The Red Sox win the 1967 pennant
As most Red Sox fans who are well-versed in the team’s history know, the Red Sox of the 1950s and 1960s were bad…really bad. Since being one of the best teams in the American League during the 1940s, the Red Sox sank to the bottom of the standings for the entirety of the 1950s and into the 1960s. When the 1967 season started, there was little reason to expect anything different in Boston.
The 1966 Red Sox had gone 72-90 and finished ninth out of ten teams in the American league. Heading into the 1967 season, Sox fans had no reason to expect anything other than more of the same, but a funny thing happened. The season started and the team started winning… and they never stopped. Even the tragic incident that injured Boston slugger Tony Conigliaro and ended his season on August 18 couldn’t slow the Sox down.
The final month of the season was a battle between the Red Sox, Tigers, Twins, and White Sox for the top spot in the American League. The teams traded places atop the standings all month heading into the final day of the season. The Red Sox finished the campaign with two games against the Twins while the Tigers had two games against the Angels. The Red Sox swept the Twins and then had to listen to the Tigers game on the radio in the clubhouse to learn their fate.

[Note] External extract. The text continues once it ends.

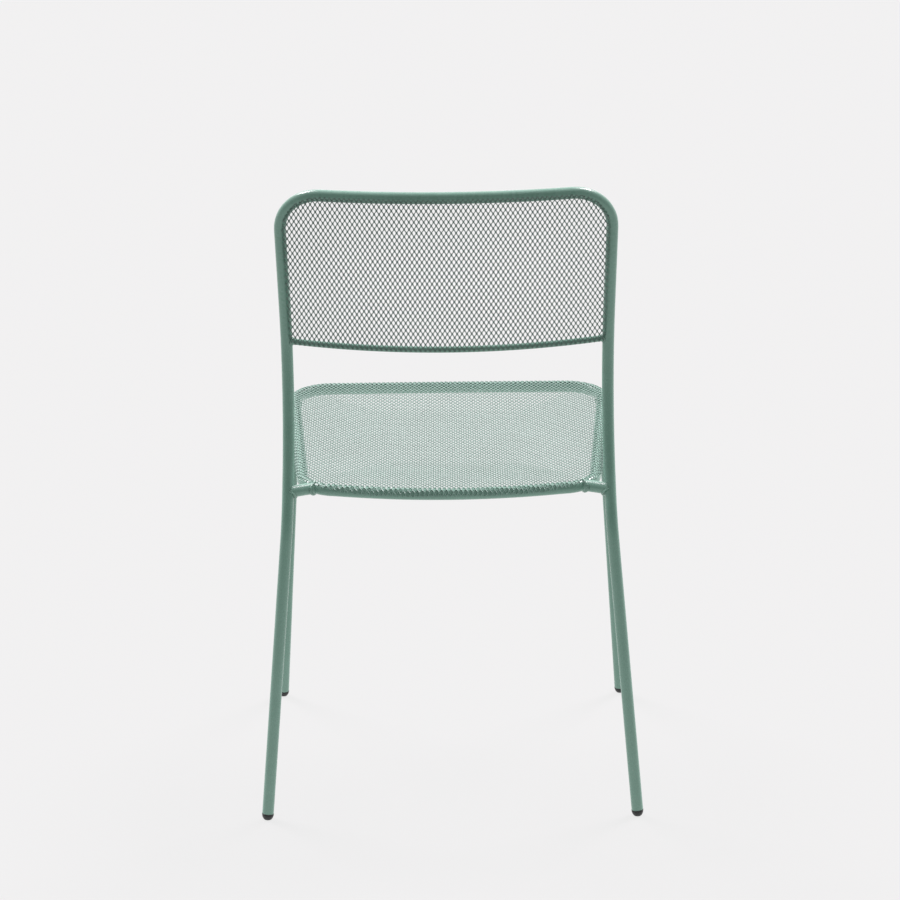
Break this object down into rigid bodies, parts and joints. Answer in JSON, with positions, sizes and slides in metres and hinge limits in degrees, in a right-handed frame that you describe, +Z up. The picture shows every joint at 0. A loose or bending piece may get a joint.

With the Tigers losing, the Red Sox finished the season at 92-70 and completed what came to be known as the Impossible Dream. Their star player Carl Yastrzemski finished his Triple Crown-winning season and the Red Sox won their first pennant in twenty-one years. They would go on to lose the World Series to the powerhouse Cardinals in seven games.
While the Red Sox didn’t complete their dream season by winning the World Series and ending their then-49 year drought, winning the pennant was still one of the biggest and most important victories in Red Sox history. The 1967 season ended up being the first winning season the Red Sox had since 1958 and they won their first pennant since 1946.
More than that, the 1967 team saved baseball in Boston and gave birth to Red Sox Nation. Prior to that season, the Red Sox were dead last in the American League in attendance and New England had long lost interest in the team. During that magical season, the Sox led the American League in attendance and re-energized the entire region, giving birth to the baseball-crazed region that’s so well-known to the present day.